Print the listing below from its opening line through the line holding "a pendant camera.", both ends included.

++++++++++++++++++++

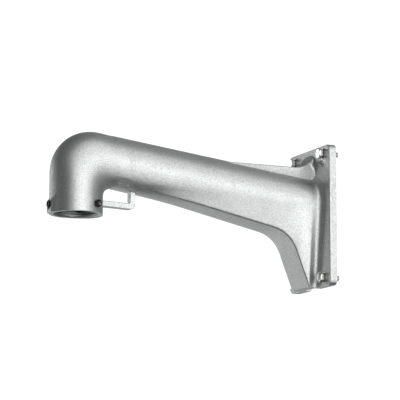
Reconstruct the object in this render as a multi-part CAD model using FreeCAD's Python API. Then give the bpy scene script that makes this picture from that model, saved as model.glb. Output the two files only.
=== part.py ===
"""Cast aluminium gooseneck wall bracket for a pendant camera.

Millimetres. The wall plane is x = 0 at the back of the wall plate, +X points
away from the wall along the arm, +Y across the plate and +Z up. The origin is
the centre of the four wall bolts on the wall plane.
"""

import FreeCAD
import Part

import math
import os

V = FreeCAD.Vector

# Wall plate
plate_width = 97.0
plate_height = 154.0
plate_thickness = 8.5
plate_corner_r = 6.5
plate_edge_r = 1.0
bolt_margin_y = 14.9
bolt_margin_z = 9.1
bolt_hole_r = 3.5
keyhole_r = 6.5
keyhole_drop = 7.5
notch_width = 22.0
notch_height = 4.2

# Arm, measured in vertical sections along X
arm_root_radius = 30.9
arm_tip_radius = 28.2
arm_root_height = 13.7
arm_slope = 0.138
arm_wall = 4.2
root_flare_r = 7.0
root_flare_turn = 75.0

# Flat underside of the arm, which turns down into the foot of the root
underside_slope = 0.219
underside_height = -15.2
underside_height_x = 62.5
foot_slope = 2.6
foot_depth = 20.4
foot_half_at_plate = 14.5
underside_bend_r = 37.0
underside_half_root = 21.5
underside_half_tip = 19.0
underside_corner_r = 3.5
underside_crown = 1.0
underside_merge_x = 150.0
underside_fade_x = 205.0
core_corner_r = 1.5
seam_top = 7.0
seam_side = 2.0

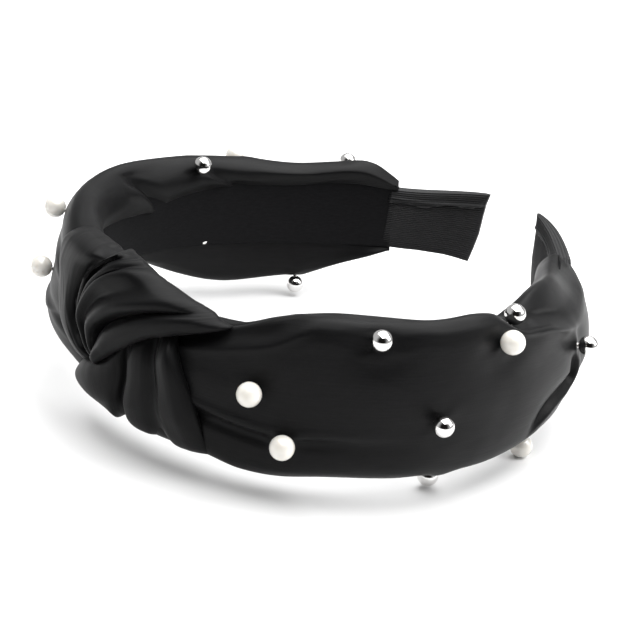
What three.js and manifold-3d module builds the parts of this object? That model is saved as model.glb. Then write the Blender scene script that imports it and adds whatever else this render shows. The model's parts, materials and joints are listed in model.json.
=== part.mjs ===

++++++++++++++++++++

* Finished task *
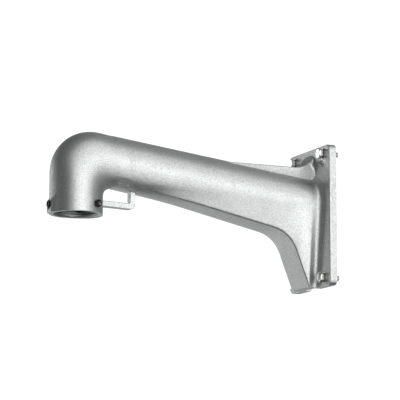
Reconstruct the object in this render as a multi-part CAD model using FreeCAD's Python API. Then give the bpy scene script that makes this picture from that model, saved as model.glb. Output the two files only.
=== part.py ===
"""Cast aluminium gooseneck wall bracket for a pendant camera.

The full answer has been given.